DATA EXTRACT –
....................

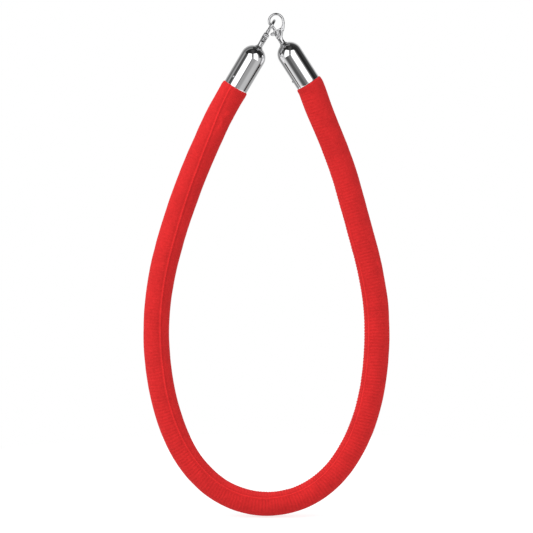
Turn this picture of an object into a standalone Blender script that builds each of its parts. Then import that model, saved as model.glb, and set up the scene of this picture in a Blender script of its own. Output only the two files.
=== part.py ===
"""Velour barrier rope: a padded rope with a chrome cap and a swivel trigger hook on each end, its two hooks
clipped together so that it hangs as a loop. Metres, +Z up. The front is towards -Y. The origin is the inside
of the right hook's bow, where the loop hangs on whatever holds it up."""

import math

import bmesh
import bpy
import numpy as np
from mathutils import Matrix, Vector

MM = 0.001

# ---- driving dimensions, in millimetres ----
ROPE_D = 38.0
SLEEVE_WALL = 0.9  # velour cloth
CORE_GAP = 1.2  # from the sleeve's outside to the core's outside
ROPE_SIDES = 4  # bevel resolution of the rope, twelve sides
ROPE_STEP = 25.0

CAP_R = 19.0
CAP_BORE_R = 17.8
CAP_LENGTH = 71.0
CAP_HOLE_R = 3.4
DOME_Z = -19.6  # centre of the dome, below the apex
SEAT_Z = -3.5

SHANK_R = 4.1
TAIL_R = 3.0
NUT_AF = 10.0
WIRE_R = 1.95
BODY_T = 7.6  # thickness of the forked body
WEB_T = 4.6
SLOT_T = 4.8
LEVER_T = 4.2
TAB_W = 9.0
PIVOT = (-0.8, 12.5)  # trigger pin, in the hook's own plane
PIN_R = 1.2
GATE_TOP = 30.5
NOSE_END = 31.1

BRAD_Z = -57.5
GAP = 0.3

# The two end fittings: apex of each cap, lean of its axis about Y, turn of its hook about that axis, and the
# side on which its brad sits, as an angle from the front towards -X.
HANG = (14.0, 41.75)  # resting point inside the right hook's bow, in the hook's own plane
RIGHT_LEAN = math.radians(-32.5)
LEFT_LEAN = math.radians(30.5)
RIGHT_APEX = Vector((10.6, 0.0, -42.7))
LEFT_APEX = Vector((-25.3, -10.0, -46.5))
RIGHT_TURN = 0.0
LEFT_TURN = math.radians(90.0)
LEFT_BRAD = math.radians(38.0)
RIGHT_BRAD = math.radians(80.0)

# The rope's hanging route between the two caps, as (x, z): down the left side, round the bottom, up the right.
ROUTE = [
    (-105, -192),
    (-133, -260),
    (-157, -330),
    (-175, -402),
    (-183, -475),
    (-179, -549),
    (-163, -621),
    (-131, -688),
    (-77, -737),
    (-5, -753),
    (64, -729),
    (113, -674),
    (141, -605),
    (153, -532),
    (154, -459),
    (143, -386),
    (124, -314),
    (104, -243),
    (79, -176),
    (61, -131),
]

# ---- scene ----
for old in list(bpy.data.objects):
    bpy.data.objects.remove(old, do_unlink=True)
scene = bpy.context.scene
parts = bpy.data.collections.new("velour_barrier_rope")
scene.collection.children.link(parts)


def material(name, colour, roughness, metallic):
    mat = bpy.data.materials.new(name)
    mat.use_nodes = True
    shader = mat.node_tree.nodes["Principled BSDF"]
    shader.inputs["Base Color"].default_value = (*colour, 1.0)
    shader.inputs["Roughness"].default_value = roughness
    shader.inputs["Metallic"].default_value = metallic
    return mat


VELOUR = material("red_velour", (0.62, 0.03, 0.03), 0.85, 0.0)
FOAM = material("core_foam", (0.75, 0.72, 0.64), 0.9, 0.0)
CHROME = material("chrome", (0.78, 0.78, 0.79), 0.08, 1.0)
STEEL = material("steel", (0.55, 0.55, 0.56), 0.3, 1.0)
WOOD = material("plug_wood", (0.55, 0.38, 0.22), 0.7, 0.0)
CORD = material("binding_cord", (0.70, 0.66, 0.58), 0.8, 0.0)


# ---- helpers ----
def link(obj):
    parts.objects.link(obj)
    return obj


def mesh_of(obj):
    """The evaluated mesh of an object, welded, with the object's own placement applied."""
    bpy.context.view_layer.update()
    graph = bpy.context.evaluated_depsgraph_get()
    mesh = bpy.data.meshes.new_from_object(obj.evaluated_get(graph))
    mesh.transform(obj.matrix_world)
    work = bmesh.new()
    work.from_mesh(mesh)
    bmesh.ops.remove_doubles(work, verts=work.verts, dist=1e-6)
    bmesh.ops.recalc_face_normals(work, faces=work.faces)
    work.to_mesh(mesh)
    work.free()
    return mesh


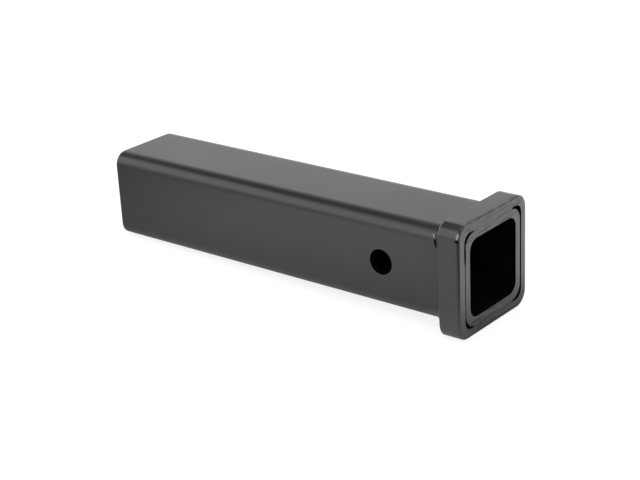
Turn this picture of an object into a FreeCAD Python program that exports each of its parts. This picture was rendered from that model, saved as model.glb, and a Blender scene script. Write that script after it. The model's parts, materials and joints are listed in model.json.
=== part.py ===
# Receiver tube: a length of square steel tube that takes a square hitch shank, with a square
# collar welded round its mouth to stiffen it and a cross hole for the hitch pin.
# Sizes are in millimetres. The origin is the middle of the pin hole on the tube's axis,
# +X runs out of the mouth, +Y runs along the pin and +Z is up.
import FreeCAD
import Part
import os

# Tube: 12 in of 2 1/2 in square tube, bored for a 2 in shank
TUBE_LENGTH = 304.8
TUBE_SIDE = 63.5
TUBE_WALL = 5.4
TUBE_CORNER_RADIUS = 9.25
BORE_CORNER_RADIUS = 7.3
MOUTH_EDGE_ROUND = 0.5
REAR_EDGE_ROUND = 0.4
REAR_BORE_CHAMFER = 0.3

# Pin hole: 11/16 in through both side walls, for a 5/8 in hitch pin
PIN_HOLE_DIAMETER = 17.5
PIN_HOLE_SETBACK = 65.4
PIN_HOLE_CHAMFER = 0.25

# Collar: square ring 77.6 mm across and 5/8 in long, flush with the tube's mouth
COLLAR_LENGTH = 15.9
COLLAR_WALL = 6.1
COLLAR_CORNER_RADIUS = 10.0
COLLAR_FRONT_ROUND = 1.2
COLLAR_BACK_ROUND = 0.8

# Fit of the collar on the tube: the gap on each flat, and how much tighter the collar's
# inside corner is than the tube's outside corner
COLLAR_GAP = 0.95
COLLAR_CORNER_RELIEF = 2.0
GROOVE_CHAMFER = 0.15

# Front welds: each fills the groove above or below the mouth, ground flush with the face.
# The flush part stops short of the corners, and its ends run out down into the groove
FRONT_WELD_DEPTH = 4.0
FRONT_WELD_STOP = 0.25
FRONT_WELD_RUNOUT = 3.0
FRONT_WELD_END_DEPTH = 2.0

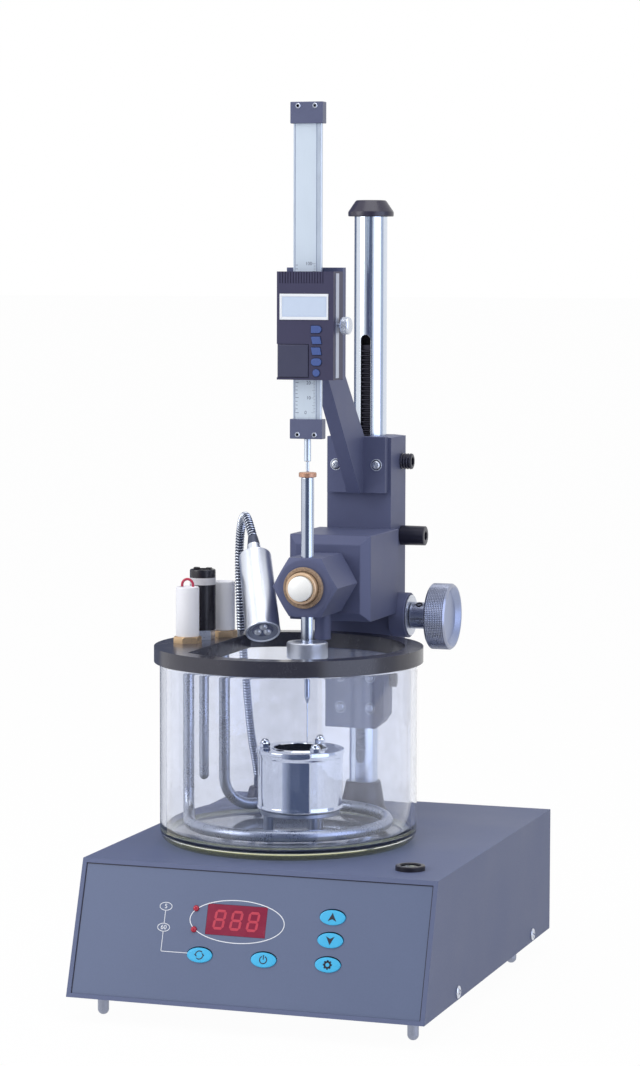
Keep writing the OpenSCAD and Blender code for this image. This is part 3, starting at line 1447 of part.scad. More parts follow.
// Thumbscrew that clamps the beam
module thumbscrew() color("#c7cede") {
    rod_x(beam_w / 2 + rest_gap, scale_x + scale_w / 2 + thumb_neck_l, beam_mid_y, thumb_z, thumb_thread_d);
    translate([scale_x + scale_w / 2 + thumb_neck_l, beam_mid_y, thumb_z]) rotate([0, 90, 0])
        ridged_disc(thumb_d, thumb_ridges, ridge_depth, thumb_t);
}

// Beam and the depth stem below its lower end block
module scale_beam() color("#cbd8e8") {
    translate([-beam_w / 2, beam_front_y, stem_top + end_inset])
        cube([beam_w, beam_t, beam_l - 2 * end_inset]);
    translate([0, beam_mid_y, stem_top - stem_l]) cylinder(h = stem_l, d = stem_d);
    translate([0, beam_mid_y, stem_top - stem_l - stem_tip_l])
        cylinder(h = stem_tip_l, d = stem_tip_d);
}

// End blocks, each with a pocket for the beam
module beam_ends() for (top = [0, 1])
    let (h = top == 1 ? high_end_h : low_end_h, z = top == 1 ? beam_top - high_end_h : stem_top)
        color("#3d3f58") difference() {
            translate([-end_w / 2, beam_mid_y - end_t / 2, z]) cube([end_w, end_t, h]);
            translate([-beam_w / 2, beam_front_y, top == 1 ? z - over : z + end_inset])
                cube([beam_w, beam_t, h - end_inset + over]);
        }

// Lamp

neck_r = neck_tube_d / 2;
rib_pitch = (route_l - 2 * neck_straight) / neck_ribs;
ring_sides = 8;
// Distance and radius of each outer ring, two for each rib
outer_rings = concat([[0, neck_r - rib_depth], [neck_straight, neck_r - rib_depth]],
    [for (i = [0:neck_ribs - 1], k = [0, 1])
        [neck_straight + (i + (k + 1) / 2 - 0.25) * rib_pitch, neck_r - k * rib_depth]],
    [[route_l - neck_straight / 2, neck_r - rib_depth], [route_l, neck_r - rib_depth]]);
bore_rings = [for (i = [0:neck_ribs / 2]) [route_l * i / (neck_ribs / 2), neck_bore_d / 2]];
neck_rings = concat(outer_rings, [for (i = [len(bore_rings) - 1:-1:0]) bore_rings[i]]);
// Smallest clear distance of the neck to itself
neck_gap = min([for (i = [0:10:len(outer_rings) - 1], j = [i + 10:10:len(outer_rings) - 1])
    if (outer_rings[j][0] - outer_rings[i][0] > 2 * neck_tube_d)
        norm(along_route(outer_rings[j][0]) - along_route(outer_rings[i][0])) - neck_tube_d]);
echo(gooseneck_length = route_l, gooseneck_gap_to_itself = neck_gap);

// Ribbed tube with its bore, swept along the route
module gooseneck() color("#a9adba") polyhedron(
    points = [for (ring = neck_rings) each ring_at(ring[0], ring[1], ring_sides)],
    faces = [for (i = [0:len(neck_rings) - 1], k = [0:ring_sides - 1], half = [0, 1])
        let (j = (i + 1) % len(neck_rings), n = (k + 1) % ring_sides,
            a = i * ring_sides + k, b = i * ring_sides + n,
            c = j * ring_sides + n, d = j * ring_sides + k)
        half == 0 ? [a, c, b] : [a, d, c]]);

// Places a child at the lamp's rear end
module at_lamp() translate(lamp_start)
    rotate([0, acos(lamp_dir[2]), atan2(lamp_dir[1], lamp_dir[0])]) children();

// Lamp head with ferrule and lens, and the socket on the box
module lamp_head() {
    color("#c7ccd6") at_lamp() difference() {
        union() {
            cylinder(h = lamp_l, d1 = lamp_rear_d, d2 = lamp_front_d);
            translate([0, 0, -lamp_ferrule_l])
                cylinder(h = lamp_ferrule_l, d1 = neck_tube_d, d2 = lamp_ferrule_d);
        }
        translate([0, 0, lamp_l - lamp_recess])
            cylinder(h = lamp_recess + over, d = lamp_front_d - 2 * lamp_rim);
    }
    color("#6f7688") at_lamp() translate([0, 0, lamp_l - lamp_recess + seat_fit])
        cylinder(h = lens_t, d = lamp_front_d - 2 * lamp_rim - 2 * seat_fit);
    color("#2b2937") translate([lamp_foot[0], lamp_foot[1], base_top])
        cylinder(h = lamp_socket_h, d1 = lamp_socket_d, d2 = lamp_socket_d - lamp_socket_h / 2);
}

base_cover();
front_panel();
bottom_plate();
cover_screws();
display_window();
control_board();
panel_key(0);  // key_refresh
panel_key(1);  // key_power
panel_key(2);  // key_up
panel_key(3);  // key_down
panel_key(4);  // key_gear
foot(-foot_x, foot_ys[0]);  // foot_front_left
foot(foot_x, foot_ys[0]);  // foot_front_right
foot(-foot_x, foot_ys[1]);  // foot_rear_left
foot(foot_x, foot_ys[1]);  // foot_rear_right
bubble_level();
power_inlet();
power_rocker();
glass_bath();
bath_lid();
heater_tube();
temperature_probe();
terminal_nuts();
terminal_sleeves();
terminal_wire();
cup_stand();
sample_cup();
cup_lid();
column();
column_rack();
column_cap();
column_socket();
lift_body();
lift_screws();
side_screws();
shaft_bearing();
pinion_shaft();
knob();
head_block();
hex_head();
button_collar();
release_button();
button_spring();
plunger_rod();
plunger_weight();
needle();
scale_bracket();
scale_head();
scale_lcd();
small_key(0);  // scale_key_1
small_key(1);  // scale_key_2
small_key(2);  // scale_key_3
small_key(3);  // scale_key_4
small_key(4);  // scale_key_5
battery_cover();
thumbscrew();
scale_beam();
beam_ends();
gooseneck();
lamp_head();
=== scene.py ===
# %% [markdown]
# # Bitumen penetrometer
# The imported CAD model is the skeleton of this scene. Every piece below is modelled in
# metres in its frame, so a piece goes where its CAD node is. The operator stands on the
# -Y side, the knob is on +X and the bench is z = 0.

# %% Load the frame
import math

import bpy
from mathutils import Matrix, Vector


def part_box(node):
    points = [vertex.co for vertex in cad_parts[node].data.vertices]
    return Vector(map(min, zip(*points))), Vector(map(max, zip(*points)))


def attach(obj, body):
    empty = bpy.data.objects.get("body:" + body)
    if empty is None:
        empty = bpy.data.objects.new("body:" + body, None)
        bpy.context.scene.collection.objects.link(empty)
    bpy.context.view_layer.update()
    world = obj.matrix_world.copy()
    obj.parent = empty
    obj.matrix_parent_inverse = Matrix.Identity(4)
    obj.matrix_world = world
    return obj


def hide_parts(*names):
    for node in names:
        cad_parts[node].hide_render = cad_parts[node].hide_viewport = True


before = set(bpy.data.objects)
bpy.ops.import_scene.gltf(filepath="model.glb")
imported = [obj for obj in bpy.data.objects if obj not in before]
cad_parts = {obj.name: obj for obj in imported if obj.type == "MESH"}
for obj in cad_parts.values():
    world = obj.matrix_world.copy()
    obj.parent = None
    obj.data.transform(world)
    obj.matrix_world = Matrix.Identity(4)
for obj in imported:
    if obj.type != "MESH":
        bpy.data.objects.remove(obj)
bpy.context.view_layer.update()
MM = 0.001

# %% [markdown]
# ## Camera
# The photograph was taken from the front right, a little above the middle of the column,
# with a long lens that keeps the column nearly upright.

# %% Camera
camera_place = Vector((0.6811, -2.019, 0.49075))
camera_yaw = 0.32604
camera_pitch = 0.083101
camera_roll = -0.0025
bpy.ops.object.camera_add(location=camera_place)
camera = bpy.context.object
camera.name = "photo_camera"
camera.data.lens = 105.39
camera.data.clip_start = 0.05
camera.rotation_euler = (math.pi / 2 - camera_pitch, camera_roll, camera_yaw)
bpy.context.scene.camera = camera
bpy.context.scene.view_settings.view_transform = "Standard"
print("camera", tuple(camera_place))

# %% [markdown]
# ## Light
# A white world lights the bench from all sides and two large soft lamps give the edges
# their highlights. Cards beside the object show only in its mirrors and its glass, as a
# photographer's would: dark ones give the chrome its stripes, and a bright one adds
# a gleam. The floor keeps the object's shadow.

# %% Helpers for nodes and colours
def linear(code):
    """sRGB hex colour as the linear RGBA that a shader takes."""
    channels = [int(code[i:i + 2], 16) / 255 for i in (1, 3, 5)]
    return (*[c / 12.92 if c <= 0.04045 else ((c + 0.055) / 1.055) ** 2.4 for c in channels], 1)


def add(tree, kind, inputs=None, **settings):
    """Adds a shader node. inputs maps a socket to a value or to another node's output."""
    node = tree.nodes.new("ShaderNode" + kind)
    for key, value in settings.items():
        setattr(node, key, value)
    for key, value in (inputs or {}).items():
        if isinstance(value, bpy.types.NodeSocket):
            tree.links.new(value, node.inputs[key])
        else:
            node.inputs[key].default_value = value
    return node


# %% World, lamps, flags and floor
def seen_directly(tree):
    """1 for rays from the camera, a mirror or the glass, and 0 for those that only light."""
    path = add(tree, "LightPath")
    seen = path.outputs["Is Camera Ray"]
    for ray in ("Is Glossy Ray", "Is Transmission Ray"):
        seen = add(tree, "Math", {0: seen, 1: path.outputs[ray]}, operation="MAXIMUM").outputs[0]
    return seen


def blank_material(name):
    """A material and its node tree, which starts empty."""
    material = bpy.data.materials.new(name)
    material.use_nodes = True
    material.node_tree.nodes.clear()
    return material, material.node_tree


world = bpy.data.worlds.new("white_studio")
bpy.context.scene.world = world
world.use_nodes = True
sky = world.node_tree
sky.nodes.clear()
studio_light = add(sky, "Background", {"Color": linear("#FFFFFF"), "Strength": 0.62})
studio_white = add(sky, "Background", {"Color": linear("#FFFFFF"), "Strength": 1.0})
choice = add(sky, "MixShader",
             {0: seen_directly(sky), 1: studio_light.outputs[0], 2: studio_white.outputs[0]})
add(sky, "OutputWorld", {"Surface": choice.outputs[0]})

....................

GIVEN INSTRUCTION –
Each line from the line containing "base_cover();" through the line containing "obj.parent = empty" is to be transcribed exactly, and no other line.

CORRECT RESPONSE –
base_cover();
front_panel();
bottom_plate();
cover_screws();
display_window();
control_board();
panel_key(0);  // key_refresh
panel_key(1);  // key_power
panel_key(2);  // key_up
panel_key(3);  // key_down
panel_key(4);  // key_gear
foot(-foot_x, foot_ys[0]);  // foot_front_left
foot(foot_x, foot_ys[0]);  // foot_front_right
foot(-foot_x, foot_ys[1]);  // foot_rear_left
foot(foot_x, foot_ys[1]);  // foot_rear_right
bubble_level();
power_inlet();
power_rocker();
glass_bath();
bath_lid();
heater_tube();
temperature_probe();
terminal_nuts();
terminal_sleeves();
terminal_wire();
cup_stand();
sample_cup();
cup_lid();
column();
column_rack();
column_cap();
column_socket();
lift_body();
lift_screws();
side_screws();
shaft_bearing();
pinion_shaft();
knob();
head_block();
hex_head();
button_collar();
release_button();
button_spring();
plunger_rod();
plunger_weight();
needle();
scale_bracket();
scale_head();
scale_lcd();
small_key(0);  // scale_key_1
small_key(1);  // scale_key_2
small_key(2);  // scale_key_3
small_key(3);  // scale_key_4
small_key(4);  // scale_key_5
battery_cover();
thumbscrew();
scale_beam();
beam_ends();
gooseneck();
lamp_head();
=== scene.py ===
# %% [markdown]
# # Bitumen penetrometer
# The imported CAD model is the skeleton of this scene. Every piece below is modelled in
# metres in its frame, so a piece goes where its CAD node is. The operator stands on the
# -Y side, the knob is on +X and the bench is z = 0.

# %% Load the frame
import math

import bpy
from mathutils import Matrix, Vector


def part_box(node):
    points = [vertex.co for vertex in cad_parts[node].data.vertices]
    return Vector(map(min, zip(*points))), Vector(map(max, zip(*points)))


def attach(obj, body):
    empty = bpy.data.objects.get("body:" + body)
    if empty is None:
        empty = bpy.data.objects.new("body:" + body, None)
        bpy.context.scene.collection.objects.link(empty)
    bpy.context.view_layer.update()
    world = obj.matrix_world.copy()
    obj.parent = empty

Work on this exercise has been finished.